There are three basic types of optical telescopes:

  1. A refracting telescope uses two convex lenses working as a pair to gather and focus light in a way that makes distant objects appear much closer than they actually are. This process is called refraction.

    An objective lens is the larger lens on the end of the telescope opposite the user. This is the lens that gathers light. The eyepiece is the smaller lens that you actually look through. It focuses the light that the objective lens gathers.
     
  2. A reflecting telescope uses concave mirrors to "bend" the light together at the focal point. This also makes far away objects appear closer than they actually are.

    A parabolic mirror at the far end of the reflecting telescope focuses the light at the eyepiece end after it has been deflected by a smaller mirror located somewhere in the middle of the telescope.
     
  3. Schmidt-Cassegrain style telescopes use both mirrors and lenses to "fold" the path of the light back onto itself. This allows the telescope to have a large magnification capability yet still be housed in a compact tube.
There are several things to consider when deciding which telescope to buy:
  1. The most important consideration when choosing a telescope is the aperture. The larger the aperture the more light the telescope will gather. The more light gathered the fainter the object that can be seen.
     
  2. The least important (and most misunderstood) factor is magnification. You'll see ads for telescopes boasting a magnification of 200, 500, or whatever. Take this information with a grain of salt.

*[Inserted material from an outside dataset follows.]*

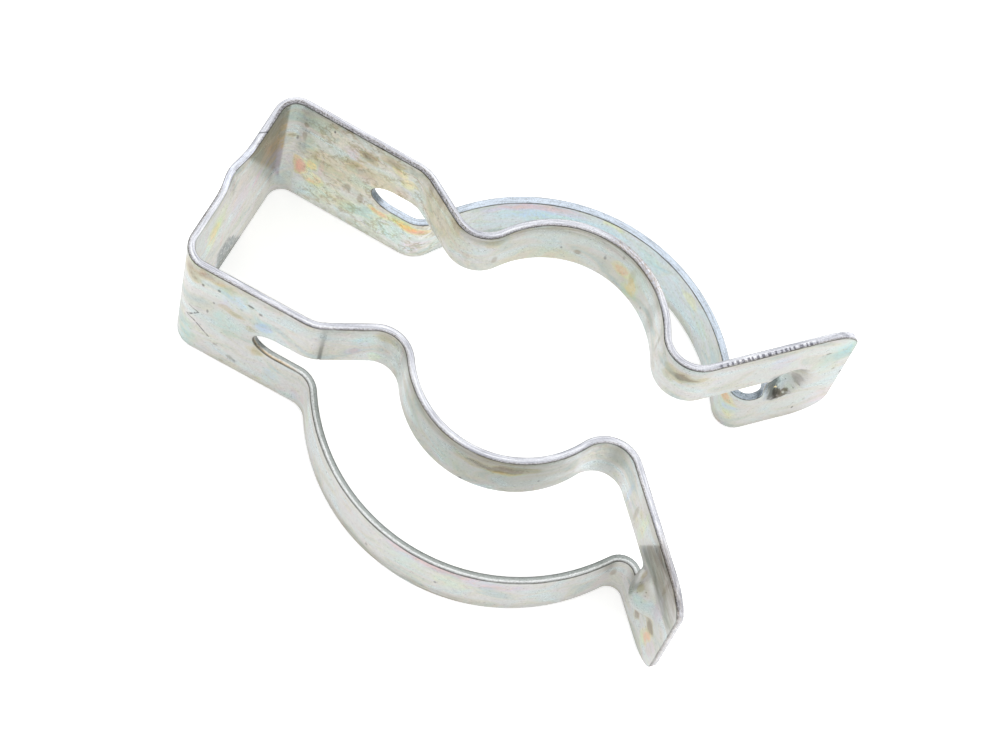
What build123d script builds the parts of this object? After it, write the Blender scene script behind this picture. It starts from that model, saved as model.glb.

    A telescope cannot magnify an object that it cannot see, and a smaller aperture gathers less light which in turn limits the distance of the objects that can be seen.
     
  3. If you are concerned about getting a good value for your money, do not purchase a telescope from a department store or discount store. Do your shopping where serious astronomy equipment is sold.

    Good deals on quality, really useful telescopes can be found in scientific retail stores, in ads in the major astronomy magazines and of course online.
     
  4. Don't spend too much money. How much is too much? More than you can really afford to spend.
     
  5. Don't spend to little money. How much is too little? Less than you can afford to spend, and certainly do not spend less than $300 as a general rule.
The bottom line is this: buy as much telescope (the largest aperture) you can afford, don't worry about magnification, and buy from a reputable source.